In 1931, Jameson and Taliaferro toured the Southern and Midwestern U.S., appearing in Private Lives, with Taliaferro again playing the lead female character and Jameson playing the supporting male character.

In 1961–1962, Jameson co-starred in the national tour of Advise and Consent, playing Senator Seab Cooley, garnering excellent reviews. One critic said that Jameson deserved "top honors" for his portrayal, and that his "changes of mood, his rapid shifts of characterization fitting the part he defines were a joy to watch;" while the Los Angeles Times said that he was a "real stand out." Another critic said that "there was no moment when Jameson was on the stage that did not belong unquestionably to him. His is the timing and gratifying authority that comes of experience and understanding. . . Jameson was simply a wow from the moment of his first line to his last."

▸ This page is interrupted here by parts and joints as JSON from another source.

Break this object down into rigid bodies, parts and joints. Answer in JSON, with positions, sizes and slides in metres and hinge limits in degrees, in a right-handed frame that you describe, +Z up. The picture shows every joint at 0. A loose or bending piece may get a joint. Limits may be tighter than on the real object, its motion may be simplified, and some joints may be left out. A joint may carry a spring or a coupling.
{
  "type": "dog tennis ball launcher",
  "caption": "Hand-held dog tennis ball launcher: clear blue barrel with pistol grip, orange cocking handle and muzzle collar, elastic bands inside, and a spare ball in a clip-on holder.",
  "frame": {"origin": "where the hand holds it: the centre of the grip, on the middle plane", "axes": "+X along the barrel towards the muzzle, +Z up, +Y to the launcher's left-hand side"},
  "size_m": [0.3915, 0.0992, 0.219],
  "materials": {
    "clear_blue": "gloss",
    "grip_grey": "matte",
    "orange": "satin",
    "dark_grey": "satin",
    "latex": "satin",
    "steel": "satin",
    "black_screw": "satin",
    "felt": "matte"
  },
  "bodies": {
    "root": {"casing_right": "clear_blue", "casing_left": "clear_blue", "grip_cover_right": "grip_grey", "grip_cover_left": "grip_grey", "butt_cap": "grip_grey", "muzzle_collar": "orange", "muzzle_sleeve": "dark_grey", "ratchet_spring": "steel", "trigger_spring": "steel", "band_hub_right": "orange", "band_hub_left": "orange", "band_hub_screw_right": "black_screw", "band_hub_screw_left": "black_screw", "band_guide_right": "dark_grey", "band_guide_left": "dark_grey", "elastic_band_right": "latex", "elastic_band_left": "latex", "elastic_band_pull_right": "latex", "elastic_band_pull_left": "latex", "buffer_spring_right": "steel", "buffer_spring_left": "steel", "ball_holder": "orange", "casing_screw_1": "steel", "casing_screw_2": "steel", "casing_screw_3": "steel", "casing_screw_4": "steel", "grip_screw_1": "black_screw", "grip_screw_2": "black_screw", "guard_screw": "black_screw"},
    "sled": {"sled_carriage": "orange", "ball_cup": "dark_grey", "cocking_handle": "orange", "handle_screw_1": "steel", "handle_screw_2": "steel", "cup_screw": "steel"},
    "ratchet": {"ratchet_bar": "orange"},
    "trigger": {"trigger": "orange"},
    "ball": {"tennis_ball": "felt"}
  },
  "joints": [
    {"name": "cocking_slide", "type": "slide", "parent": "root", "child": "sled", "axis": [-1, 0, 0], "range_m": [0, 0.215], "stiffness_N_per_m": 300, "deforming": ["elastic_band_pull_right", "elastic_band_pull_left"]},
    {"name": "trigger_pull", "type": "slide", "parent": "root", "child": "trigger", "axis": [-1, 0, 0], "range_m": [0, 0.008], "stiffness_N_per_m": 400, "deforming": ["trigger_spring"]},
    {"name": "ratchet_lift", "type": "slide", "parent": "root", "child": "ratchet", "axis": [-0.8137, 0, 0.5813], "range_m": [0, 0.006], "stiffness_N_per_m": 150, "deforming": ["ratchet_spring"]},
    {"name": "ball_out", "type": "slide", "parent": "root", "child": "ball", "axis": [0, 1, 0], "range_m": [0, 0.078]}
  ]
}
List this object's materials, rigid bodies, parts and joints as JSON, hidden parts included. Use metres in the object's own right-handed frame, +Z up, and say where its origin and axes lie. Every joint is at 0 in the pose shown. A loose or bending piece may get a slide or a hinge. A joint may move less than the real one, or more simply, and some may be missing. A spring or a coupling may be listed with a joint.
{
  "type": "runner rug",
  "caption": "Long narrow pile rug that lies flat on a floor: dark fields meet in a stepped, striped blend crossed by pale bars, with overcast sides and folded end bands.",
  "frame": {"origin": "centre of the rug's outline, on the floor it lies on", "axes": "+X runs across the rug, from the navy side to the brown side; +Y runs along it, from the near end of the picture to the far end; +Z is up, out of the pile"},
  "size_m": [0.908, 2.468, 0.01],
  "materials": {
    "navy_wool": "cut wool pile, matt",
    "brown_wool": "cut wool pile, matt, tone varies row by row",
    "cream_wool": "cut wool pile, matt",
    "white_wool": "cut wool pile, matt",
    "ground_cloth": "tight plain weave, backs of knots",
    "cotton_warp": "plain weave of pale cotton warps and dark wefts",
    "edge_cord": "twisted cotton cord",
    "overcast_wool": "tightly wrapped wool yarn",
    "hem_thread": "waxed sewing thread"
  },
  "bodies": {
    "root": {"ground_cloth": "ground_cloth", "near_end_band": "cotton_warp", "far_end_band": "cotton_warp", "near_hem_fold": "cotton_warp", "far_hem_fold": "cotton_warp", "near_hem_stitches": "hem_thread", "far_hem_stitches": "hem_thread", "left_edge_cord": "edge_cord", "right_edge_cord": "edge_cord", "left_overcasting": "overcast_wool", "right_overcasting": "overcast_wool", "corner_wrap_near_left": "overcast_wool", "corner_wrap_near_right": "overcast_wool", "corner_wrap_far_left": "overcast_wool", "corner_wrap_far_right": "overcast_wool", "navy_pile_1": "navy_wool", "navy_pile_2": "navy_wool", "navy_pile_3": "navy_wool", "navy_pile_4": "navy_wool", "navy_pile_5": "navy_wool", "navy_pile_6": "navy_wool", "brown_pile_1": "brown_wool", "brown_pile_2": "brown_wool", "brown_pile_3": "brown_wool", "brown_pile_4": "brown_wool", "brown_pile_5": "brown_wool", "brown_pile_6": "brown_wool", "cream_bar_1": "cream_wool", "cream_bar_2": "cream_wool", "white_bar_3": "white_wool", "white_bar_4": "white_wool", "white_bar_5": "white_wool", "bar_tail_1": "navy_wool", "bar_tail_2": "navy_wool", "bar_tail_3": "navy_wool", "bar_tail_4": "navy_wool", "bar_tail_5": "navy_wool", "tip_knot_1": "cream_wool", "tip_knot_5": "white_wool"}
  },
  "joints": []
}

Jameson's other Broadway credits include The Goat Song (1925), The Chief Thing (1925), An American Tragedy (1926), The Dark Hours (1932), We, the People (1932), In Time to Come (1941), The Patriots (1942), Requiem for a Nun (1959), The Great Indoors (1965), and Don't Drink the Water (1966).

==Film==
Jameson was seen in The Naked City (1948), Parrish (1961), Mirage (1965), and The Swimmer (1968).

==Television==
Jameson reprised his role of Sam Aldrich, Henry Aldrich's father, in the television version of The Aldrich Family (1949 - 1953). According to Jameson, he was told that his white hair would not film well in those early days of television, because it "bounc[ed]," and he was advised to dye it blue. He came up with an alternative of using blue dusting powder from his make-up kit. Jameson noted that filming the TV series was much more time-consuming than working on the radio version, with many hours of rehearsals, lighting and scenic problems, and other "videosyncracies" to contend with. Jameson told Richard Lamparski that the show "did not translate well to television," and he "didn't like it very much," believing that the program was "too literal" for television. He also cited the ever-changing cast.

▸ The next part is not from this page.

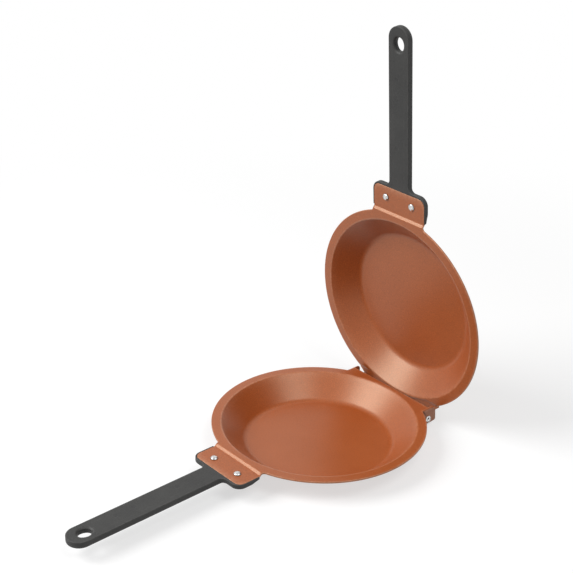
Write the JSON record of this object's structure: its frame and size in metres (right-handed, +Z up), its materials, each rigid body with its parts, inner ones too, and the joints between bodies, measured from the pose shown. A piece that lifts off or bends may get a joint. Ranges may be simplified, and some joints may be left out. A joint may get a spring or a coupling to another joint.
{
  "type": "double sided flip pan",
  "caption": "Copper-coloured double sided pan: two shallow pressed pans joined by a riveted hinge, each with a flat black moulded handle, shown open.",
  "frame": {"origin": "centre of the lower pan's flat underside", "axes": "+Z up, the handles towards -Y, the hinge at +Y with its axis along X"},
  "size_m": [0.194, 0.3903, 0.3713],
  "materials": {
    "coated_sheet": "satin copper-coloured non-stick coating on pressed sheet",
    "handle_plastic": "matt black moulded heat-resistant plastic, fine grain",
    "rivet_metal": "bright",
    "washer_steel": "plain"
  },
  "bodies": {
    "lower": {"lower_pan": "coated_sheet", "lower_handle": "handle_plastic", "lower_handle_rivet_left": "rivet_metal", "lower_handle_rivet_right": "rivet_metal", "lower_burr_washer_left": "washer_steel", "lower_burr_washer_right": "washer_steel", "hinge_rivet_left": "rivet_metal", "hinge_rivet_right": "rivet_metal", "hinge_washer_left": "washer_steel", "hinge_washer_right": "washer_steel"},
    "lid": {"upper_pan": "coated_sheet", "upper_handle": "handle_plastic", "upper_handle_rivet_left": "rivet_metal", "upper_handle_rivet_right": "rivet_metal", "upper_burr_washer_left": "washer_steel", "upper_burr_washer_right": "washer_steel"}
  },
  "joints": [
    {"name": "lid_hinge", "type": "hinge", "parent": "lower", "child": "lid", "pos_m": [0, 0.0912, 0.0111], "axis": [1, 0, 0], "range_deg": [0, 85]}
  ]
}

Jameson was also seen in Goodyear Television Playhouse (1956), "Macbeth" (a 1954 episode of Hallmark Hall of Fame), The Sacco-Vanzetti Story, Robert Montgomery Presents, The Telltale Clue (1954), KSD Summer Theater (1955), American Inventory (1955), Westinghouse Studio One (1955 and 1957), Way of the World (1955), Modern Romances (1957), The Edge of Night (as John Phillips) (1957-1958), True Story (1958), The Phil Silvers Show (1958 and 1959), New York Confidential (1959), The United States Steel Hour (1959), The Witness (1960), Naked City (multiple episodes 1958–1963), Route 66 (1960), The Play of the Week (1961), DuPont Show of the Month (1961), Car 54, Where Are You? (1961 and 1962), Camera Three (1963), Another World (as Dr. Bert Gregory) (1964), The Defenders (1964), Search for Tomorrow (as Dr. Lawson), The Trials of O'Brien (1965), "Lamp At Midnight" and "Barefoot in Athens" (Hallmark Hall of Fame productions) (1966), The Borgia Stick (TV Movie)(1967), Dark Shadows (as Judge Crathorne) (1967), Coronet Blue (1967), The Doctors (as Nathan Bunker) (1967-1968), Lamp Unto My Feet (Narrator)(1968), and N.Y.P.D. (1969).

==Professional organizations ==
Jameson was elected to The Lambs in 1936, and was also a member of the Theatre Guild in New York City, The Players in New York City, the Actors' Equity Association, and a charter member of the American Federation of Radio Artists (AFRA). He was elected President of the New York local of AFRA in 1945.

==Recognition==
In 1942, Jameson's Sam Aldrich character was named "radio's outstanding father" by the National Father's Day Committee. In 1989, Jameson was posthumously inducted as one of four charter members of the American Foundation for the Blind Talking Book Hall of Fame.

==Personal life==
Jameson was married to actress Edith Taliaferro, who died in 1958, and later to the former Elizabeth Mears. Jameson and Taliaferro met and were married in Toronto. Jameson and Taliaferro were married around 1928. For 35 years, he was a reader for the American Foundation for the Blind.

==Death==
Jameson died of cancer April 23, 1971, in Danbury, Connecticut. At his request, no service was held. Cremation was in Mountain Grove Crematory in Bridgeport, Connecticut. He was survived by his wife.